◆ EXERCISE DETAILS ◆
In the records below, begin at the line containing "The Blender code" and end at the line containing "block(*corners), plug_material, at=at)"; quote every line in that span exactly, including both boundary lines, and no others.

(Modeling code records)

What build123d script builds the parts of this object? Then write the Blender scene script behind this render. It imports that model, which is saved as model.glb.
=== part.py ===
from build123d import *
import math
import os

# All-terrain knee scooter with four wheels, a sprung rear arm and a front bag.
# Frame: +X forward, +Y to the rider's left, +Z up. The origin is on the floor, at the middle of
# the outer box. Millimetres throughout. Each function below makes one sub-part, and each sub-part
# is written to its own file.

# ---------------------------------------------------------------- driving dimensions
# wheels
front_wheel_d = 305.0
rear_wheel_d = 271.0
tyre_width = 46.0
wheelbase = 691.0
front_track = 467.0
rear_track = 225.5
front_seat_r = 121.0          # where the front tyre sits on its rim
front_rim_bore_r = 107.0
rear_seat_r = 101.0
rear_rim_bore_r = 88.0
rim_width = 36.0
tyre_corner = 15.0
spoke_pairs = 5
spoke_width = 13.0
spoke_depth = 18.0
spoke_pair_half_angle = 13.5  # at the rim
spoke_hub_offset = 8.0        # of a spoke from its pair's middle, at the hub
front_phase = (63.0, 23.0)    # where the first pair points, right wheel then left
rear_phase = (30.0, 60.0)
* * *
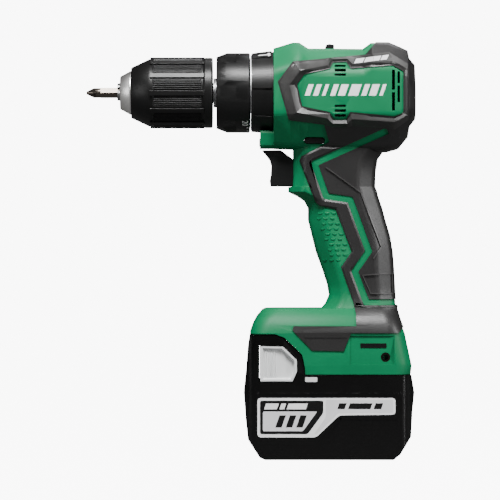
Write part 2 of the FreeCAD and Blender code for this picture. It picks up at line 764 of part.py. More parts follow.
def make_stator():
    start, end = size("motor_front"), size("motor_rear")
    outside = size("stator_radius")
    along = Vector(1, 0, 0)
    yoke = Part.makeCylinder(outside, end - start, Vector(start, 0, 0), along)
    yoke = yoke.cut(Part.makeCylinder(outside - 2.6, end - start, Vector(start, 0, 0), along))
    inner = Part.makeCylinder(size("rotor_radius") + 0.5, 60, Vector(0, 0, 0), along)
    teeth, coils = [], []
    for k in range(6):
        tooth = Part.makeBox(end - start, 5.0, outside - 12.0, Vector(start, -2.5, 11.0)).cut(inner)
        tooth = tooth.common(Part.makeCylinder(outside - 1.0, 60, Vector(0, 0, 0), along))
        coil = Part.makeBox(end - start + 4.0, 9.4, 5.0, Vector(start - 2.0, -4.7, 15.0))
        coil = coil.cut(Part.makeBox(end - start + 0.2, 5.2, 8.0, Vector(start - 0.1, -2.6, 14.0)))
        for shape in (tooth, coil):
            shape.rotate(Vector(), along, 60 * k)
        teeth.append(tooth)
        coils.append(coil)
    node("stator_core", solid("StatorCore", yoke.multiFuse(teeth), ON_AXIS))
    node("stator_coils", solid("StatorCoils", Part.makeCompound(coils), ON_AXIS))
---
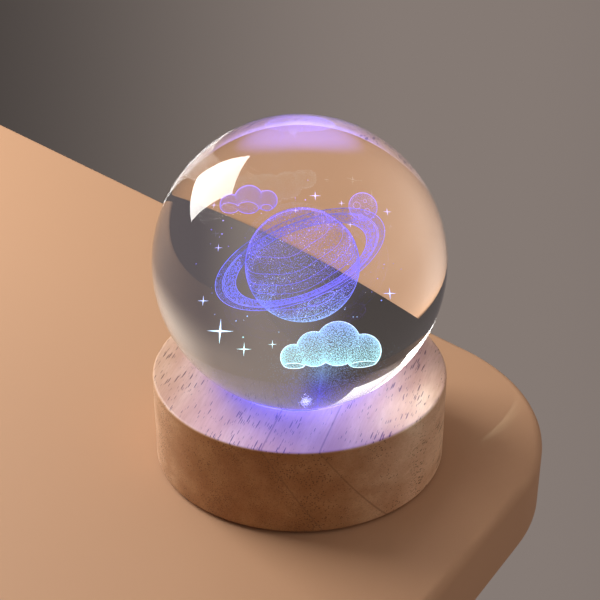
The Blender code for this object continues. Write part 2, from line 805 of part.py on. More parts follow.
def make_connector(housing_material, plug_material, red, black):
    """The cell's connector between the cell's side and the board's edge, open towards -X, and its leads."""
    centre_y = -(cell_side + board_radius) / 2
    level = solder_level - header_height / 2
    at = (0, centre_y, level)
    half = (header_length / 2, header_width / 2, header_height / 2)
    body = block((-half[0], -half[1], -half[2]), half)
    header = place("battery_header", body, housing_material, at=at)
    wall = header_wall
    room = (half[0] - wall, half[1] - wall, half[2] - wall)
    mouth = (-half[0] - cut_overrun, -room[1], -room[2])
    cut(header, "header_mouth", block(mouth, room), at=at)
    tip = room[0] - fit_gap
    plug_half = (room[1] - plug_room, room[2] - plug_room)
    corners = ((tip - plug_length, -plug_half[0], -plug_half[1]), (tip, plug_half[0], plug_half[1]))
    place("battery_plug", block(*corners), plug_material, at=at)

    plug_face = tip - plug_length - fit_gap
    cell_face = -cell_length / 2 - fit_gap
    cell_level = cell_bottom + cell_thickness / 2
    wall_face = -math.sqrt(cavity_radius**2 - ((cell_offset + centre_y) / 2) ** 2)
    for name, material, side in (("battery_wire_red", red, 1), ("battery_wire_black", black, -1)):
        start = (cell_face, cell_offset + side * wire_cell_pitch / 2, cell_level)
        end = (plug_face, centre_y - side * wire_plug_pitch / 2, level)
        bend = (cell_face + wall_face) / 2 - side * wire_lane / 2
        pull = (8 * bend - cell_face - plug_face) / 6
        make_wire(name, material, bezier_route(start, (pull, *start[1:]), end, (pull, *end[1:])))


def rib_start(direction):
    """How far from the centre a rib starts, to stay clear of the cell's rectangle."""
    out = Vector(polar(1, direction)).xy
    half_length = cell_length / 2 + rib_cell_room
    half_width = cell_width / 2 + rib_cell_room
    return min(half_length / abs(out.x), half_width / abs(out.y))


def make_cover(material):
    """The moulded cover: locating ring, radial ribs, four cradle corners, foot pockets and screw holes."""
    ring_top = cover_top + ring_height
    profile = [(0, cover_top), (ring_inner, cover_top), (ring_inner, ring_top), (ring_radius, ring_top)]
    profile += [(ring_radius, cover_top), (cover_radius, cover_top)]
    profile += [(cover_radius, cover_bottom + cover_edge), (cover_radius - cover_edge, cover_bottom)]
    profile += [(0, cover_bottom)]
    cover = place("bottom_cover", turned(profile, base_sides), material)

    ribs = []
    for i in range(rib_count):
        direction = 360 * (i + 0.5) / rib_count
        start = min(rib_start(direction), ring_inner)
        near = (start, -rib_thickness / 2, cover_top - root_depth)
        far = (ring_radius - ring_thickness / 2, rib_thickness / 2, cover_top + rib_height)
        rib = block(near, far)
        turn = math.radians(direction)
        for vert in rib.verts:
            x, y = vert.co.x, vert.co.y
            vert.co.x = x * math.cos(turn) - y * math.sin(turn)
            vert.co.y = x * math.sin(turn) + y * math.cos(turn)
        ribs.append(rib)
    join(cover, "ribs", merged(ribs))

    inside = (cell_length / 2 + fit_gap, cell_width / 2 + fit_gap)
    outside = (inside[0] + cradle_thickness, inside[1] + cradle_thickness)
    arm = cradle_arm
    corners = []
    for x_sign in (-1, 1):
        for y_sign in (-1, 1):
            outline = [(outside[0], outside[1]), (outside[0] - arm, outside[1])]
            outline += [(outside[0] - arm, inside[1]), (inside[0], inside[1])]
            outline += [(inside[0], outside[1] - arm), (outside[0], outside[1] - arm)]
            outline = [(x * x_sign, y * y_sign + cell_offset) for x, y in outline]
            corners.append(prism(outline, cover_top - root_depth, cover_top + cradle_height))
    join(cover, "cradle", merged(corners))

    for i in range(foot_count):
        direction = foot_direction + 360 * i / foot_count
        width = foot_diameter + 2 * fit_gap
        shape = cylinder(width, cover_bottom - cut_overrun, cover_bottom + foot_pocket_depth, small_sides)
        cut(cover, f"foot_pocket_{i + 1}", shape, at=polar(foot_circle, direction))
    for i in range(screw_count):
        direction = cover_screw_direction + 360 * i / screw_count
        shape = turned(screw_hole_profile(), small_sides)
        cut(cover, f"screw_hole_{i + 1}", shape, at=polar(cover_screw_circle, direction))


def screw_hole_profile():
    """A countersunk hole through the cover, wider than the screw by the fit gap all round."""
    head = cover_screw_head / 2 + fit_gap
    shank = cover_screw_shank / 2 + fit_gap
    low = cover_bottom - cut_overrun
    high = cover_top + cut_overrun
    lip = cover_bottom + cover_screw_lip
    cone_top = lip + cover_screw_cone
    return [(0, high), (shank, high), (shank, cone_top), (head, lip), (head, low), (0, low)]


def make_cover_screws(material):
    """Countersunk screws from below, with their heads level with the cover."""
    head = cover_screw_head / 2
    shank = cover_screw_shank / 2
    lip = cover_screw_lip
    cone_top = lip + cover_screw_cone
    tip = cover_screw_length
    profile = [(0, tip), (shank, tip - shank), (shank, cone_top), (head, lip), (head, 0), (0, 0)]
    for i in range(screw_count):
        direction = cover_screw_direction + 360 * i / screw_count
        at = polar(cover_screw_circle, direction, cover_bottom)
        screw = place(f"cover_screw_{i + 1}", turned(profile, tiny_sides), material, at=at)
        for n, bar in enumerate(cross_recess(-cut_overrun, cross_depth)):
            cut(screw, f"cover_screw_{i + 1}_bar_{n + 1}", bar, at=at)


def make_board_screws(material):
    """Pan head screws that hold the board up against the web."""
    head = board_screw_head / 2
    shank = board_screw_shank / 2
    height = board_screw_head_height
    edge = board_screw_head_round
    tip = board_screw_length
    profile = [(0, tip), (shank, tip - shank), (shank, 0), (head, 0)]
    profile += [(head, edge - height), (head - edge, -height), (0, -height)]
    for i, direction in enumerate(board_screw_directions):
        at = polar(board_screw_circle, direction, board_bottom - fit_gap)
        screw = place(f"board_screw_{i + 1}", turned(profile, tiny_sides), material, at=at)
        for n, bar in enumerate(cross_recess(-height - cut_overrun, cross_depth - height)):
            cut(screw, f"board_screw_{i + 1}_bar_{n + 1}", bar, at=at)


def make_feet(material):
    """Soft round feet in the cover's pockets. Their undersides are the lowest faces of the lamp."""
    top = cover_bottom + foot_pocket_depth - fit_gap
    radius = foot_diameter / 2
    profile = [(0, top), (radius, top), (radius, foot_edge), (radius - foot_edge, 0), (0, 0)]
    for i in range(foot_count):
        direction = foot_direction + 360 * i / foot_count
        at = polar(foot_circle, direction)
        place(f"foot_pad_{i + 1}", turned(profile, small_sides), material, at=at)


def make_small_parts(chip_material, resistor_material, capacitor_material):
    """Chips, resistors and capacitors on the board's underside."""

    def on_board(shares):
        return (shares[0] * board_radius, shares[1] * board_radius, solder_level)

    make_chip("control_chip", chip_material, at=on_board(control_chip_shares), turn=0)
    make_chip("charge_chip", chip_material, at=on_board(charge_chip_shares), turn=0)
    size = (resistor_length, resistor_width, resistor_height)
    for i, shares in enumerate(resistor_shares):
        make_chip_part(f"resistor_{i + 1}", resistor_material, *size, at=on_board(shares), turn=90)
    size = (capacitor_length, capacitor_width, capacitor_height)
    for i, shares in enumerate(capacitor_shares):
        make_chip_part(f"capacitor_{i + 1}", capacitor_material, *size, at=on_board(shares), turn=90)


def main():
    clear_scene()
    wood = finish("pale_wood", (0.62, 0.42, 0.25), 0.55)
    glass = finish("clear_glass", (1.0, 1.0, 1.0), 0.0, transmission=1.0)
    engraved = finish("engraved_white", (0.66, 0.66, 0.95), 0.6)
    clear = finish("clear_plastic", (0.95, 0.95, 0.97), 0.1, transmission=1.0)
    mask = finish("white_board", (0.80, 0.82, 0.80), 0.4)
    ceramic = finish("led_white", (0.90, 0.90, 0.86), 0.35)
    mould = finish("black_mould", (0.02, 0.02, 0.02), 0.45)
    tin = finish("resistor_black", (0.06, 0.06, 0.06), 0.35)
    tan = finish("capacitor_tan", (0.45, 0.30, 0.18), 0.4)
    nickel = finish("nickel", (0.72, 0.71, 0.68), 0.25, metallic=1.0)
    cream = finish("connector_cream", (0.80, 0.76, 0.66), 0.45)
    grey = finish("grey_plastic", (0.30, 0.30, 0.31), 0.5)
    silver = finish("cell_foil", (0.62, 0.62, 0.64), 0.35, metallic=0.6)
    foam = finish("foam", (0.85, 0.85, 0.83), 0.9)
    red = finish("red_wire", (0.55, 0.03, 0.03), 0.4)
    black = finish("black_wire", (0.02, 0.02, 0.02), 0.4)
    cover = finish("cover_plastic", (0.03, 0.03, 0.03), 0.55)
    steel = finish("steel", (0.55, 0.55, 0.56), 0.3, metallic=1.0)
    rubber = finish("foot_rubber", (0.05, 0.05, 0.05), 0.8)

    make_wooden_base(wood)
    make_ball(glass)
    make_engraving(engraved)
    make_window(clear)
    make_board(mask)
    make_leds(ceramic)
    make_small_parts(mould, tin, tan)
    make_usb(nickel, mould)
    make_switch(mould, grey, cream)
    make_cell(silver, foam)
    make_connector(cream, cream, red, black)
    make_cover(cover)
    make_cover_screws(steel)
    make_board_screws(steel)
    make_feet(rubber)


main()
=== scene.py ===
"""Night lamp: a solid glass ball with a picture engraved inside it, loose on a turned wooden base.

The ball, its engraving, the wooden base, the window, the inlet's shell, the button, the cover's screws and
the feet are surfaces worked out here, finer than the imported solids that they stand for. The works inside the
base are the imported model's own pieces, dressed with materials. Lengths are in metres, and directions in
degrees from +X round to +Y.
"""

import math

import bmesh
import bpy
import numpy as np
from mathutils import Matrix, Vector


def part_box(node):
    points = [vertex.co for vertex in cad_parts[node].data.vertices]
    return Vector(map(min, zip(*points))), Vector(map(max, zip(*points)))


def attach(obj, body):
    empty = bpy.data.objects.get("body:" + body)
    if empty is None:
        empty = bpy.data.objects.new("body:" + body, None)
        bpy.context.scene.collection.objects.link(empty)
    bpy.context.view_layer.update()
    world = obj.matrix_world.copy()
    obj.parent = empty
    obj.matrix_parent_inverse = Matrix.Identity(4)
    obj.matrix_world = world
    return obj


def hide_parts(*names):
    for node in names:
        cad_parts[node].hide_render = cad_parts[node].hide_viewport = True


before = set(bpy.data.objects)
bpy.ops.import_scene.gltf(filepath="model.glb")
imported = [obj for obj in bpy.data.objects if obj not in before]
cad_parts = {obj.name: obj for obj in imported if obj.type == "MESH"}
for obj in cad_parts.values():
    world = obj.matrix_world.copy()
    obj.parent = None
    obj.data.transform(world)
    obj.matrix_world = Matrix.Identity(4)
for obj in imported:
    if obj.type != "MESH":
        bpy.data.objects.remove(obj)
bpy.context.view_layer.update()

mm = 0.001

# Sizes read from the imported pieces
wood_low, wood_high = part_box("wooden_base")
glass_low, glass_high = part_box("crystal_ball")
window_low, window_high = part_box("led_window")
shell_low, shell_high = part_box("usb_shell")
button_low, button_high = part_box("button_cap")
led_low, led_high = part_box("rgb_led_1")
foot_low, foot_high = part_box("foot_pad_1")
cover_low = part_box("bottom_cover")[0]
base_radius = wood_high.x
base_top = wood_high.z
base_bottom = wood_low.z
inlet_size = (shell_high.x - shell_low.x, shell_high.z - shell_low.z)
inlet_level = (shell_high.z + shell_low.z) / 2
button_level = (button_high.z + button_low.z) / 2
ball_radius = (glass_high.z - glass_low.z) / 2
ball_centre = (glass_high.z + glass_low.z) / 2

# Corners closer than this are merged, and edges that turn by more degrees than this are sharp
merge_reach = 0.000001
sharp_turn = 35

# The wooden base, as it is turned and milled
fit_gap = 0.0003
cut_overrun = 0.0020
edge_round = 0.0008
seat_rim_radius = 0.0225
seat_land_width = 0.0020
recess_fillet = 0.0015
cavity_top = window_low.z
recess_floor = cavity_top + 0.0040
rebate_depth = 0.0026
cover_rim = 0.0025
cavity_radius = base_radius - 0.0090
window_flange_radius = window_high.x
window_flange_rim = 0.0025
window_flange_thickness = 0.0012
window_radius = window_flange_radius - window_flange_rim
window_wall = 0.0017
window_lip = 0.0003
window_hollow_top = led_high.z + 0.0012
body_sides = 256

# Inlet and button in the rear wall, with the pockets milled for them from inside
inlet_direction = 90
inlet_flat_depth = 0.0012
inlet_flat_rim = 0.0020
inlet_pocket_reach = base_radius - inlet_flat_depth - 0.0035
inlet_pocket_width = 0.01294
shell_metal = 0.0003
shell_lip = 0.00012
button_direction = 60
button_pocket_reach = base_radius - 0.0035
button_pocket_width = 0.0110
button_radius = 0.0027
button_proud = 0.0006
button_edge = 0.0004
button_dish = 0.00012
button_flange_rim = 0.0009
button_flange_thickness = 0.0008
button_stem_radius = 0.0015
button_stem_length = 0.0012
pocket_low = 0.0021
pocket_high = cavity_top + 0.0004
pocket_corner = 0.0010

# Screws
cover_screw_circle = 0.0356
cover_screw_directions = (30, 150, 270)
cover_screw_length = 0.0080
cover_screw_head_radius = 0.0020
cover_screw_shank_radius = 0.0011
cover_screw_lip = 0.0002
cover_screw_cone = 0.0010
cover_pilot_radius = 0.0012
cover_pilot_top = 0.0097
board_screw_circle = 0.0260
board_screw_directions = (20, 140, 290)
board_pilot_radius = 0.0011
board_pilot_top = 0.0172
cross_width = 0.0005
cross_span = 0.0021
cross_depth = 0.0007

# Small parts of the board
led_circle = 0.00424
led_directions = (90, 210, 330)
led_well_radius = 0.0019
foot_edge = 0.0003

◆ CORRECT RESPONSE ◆
The Blender code for this object continues. Write part 2, from line 805 of part.py on. More parts follow.
def make_connector(housing_material, plug_material, red, black):
    """The cell's connector between the cell's side and the board's edge, open towards -X, and its leads."""
    centre_y = -(cell_side + board_radius) / 2
    level = solder_level - header_height / 2
    at = (0, centre_y, level)
    half = (header_length / 2, header_width / 2, header_height / 2)
    body = block((-half[0], -half[1], -half[2]), half)
    header = place("battery_header", body, housing_material, at=at)
    wall = header_wall
    room = (half[0] - wall, half[1] - wall, half[2] - wall)
    mouth = (-half[0] - cut_overrun, -room[1], -room[2])
    cut(header, "header_mouth", block(mouth, room), at=at)
    tip = room[0] - fit_gap
    plug_half = (room[1] - plug_room, room[2] - plug_room)
    corners = ((tip - plug_length, -plug_half[0], -plug_half[1]), (tip, plug_half[0], plug_half[1]))
    place("battery_plug", block(*corners), plug_material, at=at)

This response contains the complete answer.